À 32 ans, Martín se retire du football et, après quelques allers-retours, il trouvé sa nouvelle voie professionnelle en travaillant comme représentant des joueurs et en faisant du commerce de produits électroniques.

Aujourd’hui à 42 ans, et ayant un contact quotidien avec des joueurs âgés de 11 à 30 ans, il reconnaît la valeur cruciale de la réponse aux problèmes de santé mentale des footballeurs et souligne l'importance de savoir écouter leurs appels au secours.

« Les joueurs dépendent de leur corps et ce qui manipule le corps c’est la tête.
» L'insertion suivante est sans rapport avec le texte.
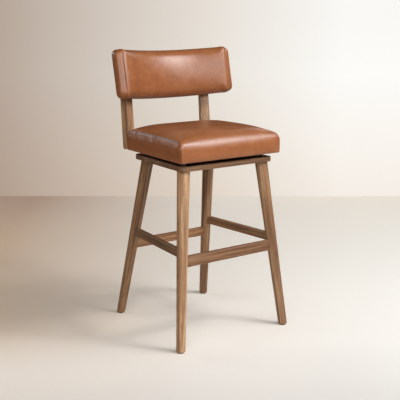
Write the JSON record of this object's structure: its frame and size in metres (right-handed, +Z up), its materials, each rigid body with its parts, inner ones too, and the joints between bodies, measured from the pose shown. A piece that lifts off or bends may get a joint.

Si les clubs ne comprennent pas cela, ils ne pourront certainement pas avoir la meilleure performance de leurs footballeurs. Il est important de connaître leurs histoires, d’où ils viennent, à quoi ressemblent leurs familles, comment ils vont. »

« Les joueurs qui viennent de l’intérieur et vont vers les équipes de Buenos Aires, souffrent du déracinement de leurs familles, et cela doit aussi être tenu en compte. Il faut leur donner les outils nécessaires pour que ceux qui souffrent d'une forme de dépression sachent qu'il existe un endroit où ils peuvent trouver du soutien et être écoutés », a-t-il déclaré.